Factors that influence the severity of culture or reverse culture shock include how much ‘control’ you feel over your experiences, intrapersonal factors like age or experience, tolerance and/or personal appearance play a part (Steward & Leggat, 1998, p. 85). Other biological factors that determine the degree of impact include your physical health and wellbeing, the impact of biorhythmic disruption from change of altitude, climate or pathogens (Steward & Leggat, 1998, p. 85). There is also the ‘spatial-temporal’ factors such as the length of time spent away, and just how diverse the culture was in terms of dress, food, customs, religious or spiritual differences (Steward & Leggat, 1998, p. 85). And finally, interpersonal aspects such as your personal social networks and financial health play a role in how much the impact is felt (Steward & Leggat, 1998, p. 85).
One of our World Central Mentors Yarran coined our remote Indigenous communities the ‘fourth world’… as it illustrates the parameters of how many of our remote Australian societies do not fall within 1stor 3rdworld categories, but a world of its own; within a first world.
If you are reading this and are the family, friend or loved one of a non-Indigenous ‘Two-Way’ leader, who lives and works in remote Indigenous community service delivery, you too can become more educated and aware by taking advantage of our free Central Axis subscription; developing your ability to engage in ‘active listening’, and even planning a trip out to spend some slow-time on community.
You might also be surprised at how much spending time on community may enrich your loved-one’s life and work out-bush, as generally speaking, remote Indigenous Australian families are interested to learn where non-local people come from and the family you belong to. This is largely due to the fact that many remote traditional communities are based on complex family systems which gives all blood and non-blood relations within a community a recognised position, in the order of the whole and in relationship to each other.
We require a great deal more research to spread awareness on Australian remote practice, and the limited relevant academic studies or research in this area generally comes from New Zealand or Canada (Zapf, 1993, pp. 694-704). As you are aware, at World Central we have begun developing resources in this area and providing access to quality articles – however until we gain real funds in research, we can only scratch the surface on many areas of importance in remote practice in this specific context.

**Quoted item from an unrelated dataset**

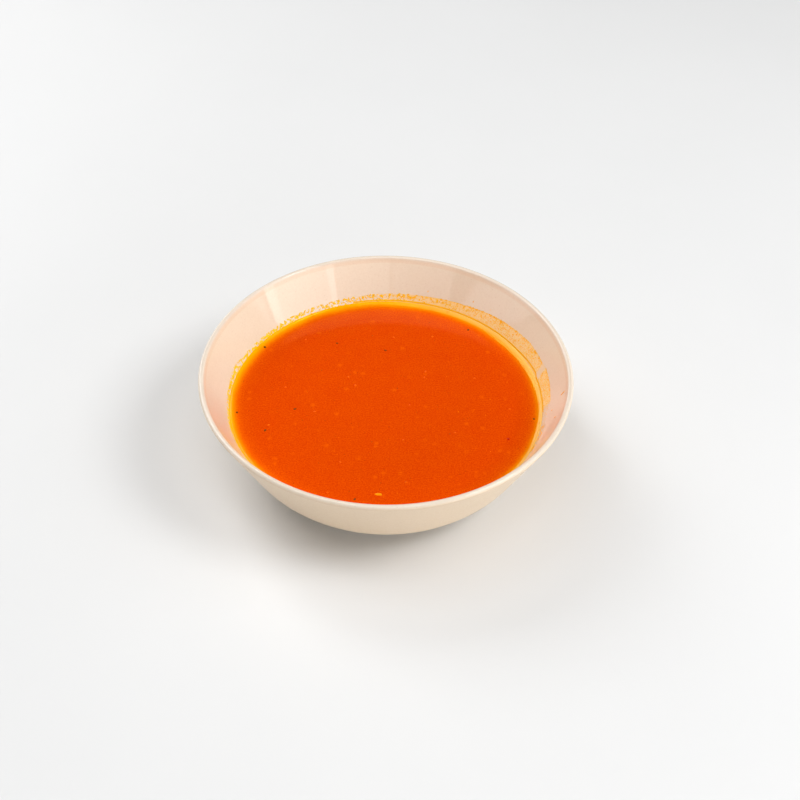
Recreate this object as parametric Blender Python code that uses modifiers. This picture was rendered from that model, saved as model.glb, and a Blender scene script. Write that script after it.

This is yet another reason why we created our ‘Two-Way Leadership’ Support, to share rich lived-experienced and knowledge in real-time through our Mentor and support services, from those who have years of experience.
Madden, S. 2020
Steward, L. & Leggat, P. A. (1998). Culture Shock and Travelers. Journal of Travel Medicine, 5(2), pp. 84-88. Doi: https://doi-org.alumniproxy.library.qut.edu.au/10.1111/j.1708-8305.1998.tb00469.x
Zapf, M. K. (1993). Remote Practice and Culture Shock: Social Workers Moving to Isolated Northern Regions. Social Work, 38(6), pp. 694–704. Doi: https://doi-org.alumniproxy.library.qut.edu.au/10.1093/sw/38.6.694
Wallen, V. (1967). Culture Shock and the Problem of Adjustment to a New Overseas Environment. Military Medicine, 132(9), pp. 722–725. Doi: https://doi-org.alumniproxy.library.qut.edu.au/10.1093/milmed/132.9.722
References also made to knowledge based on lived-experience.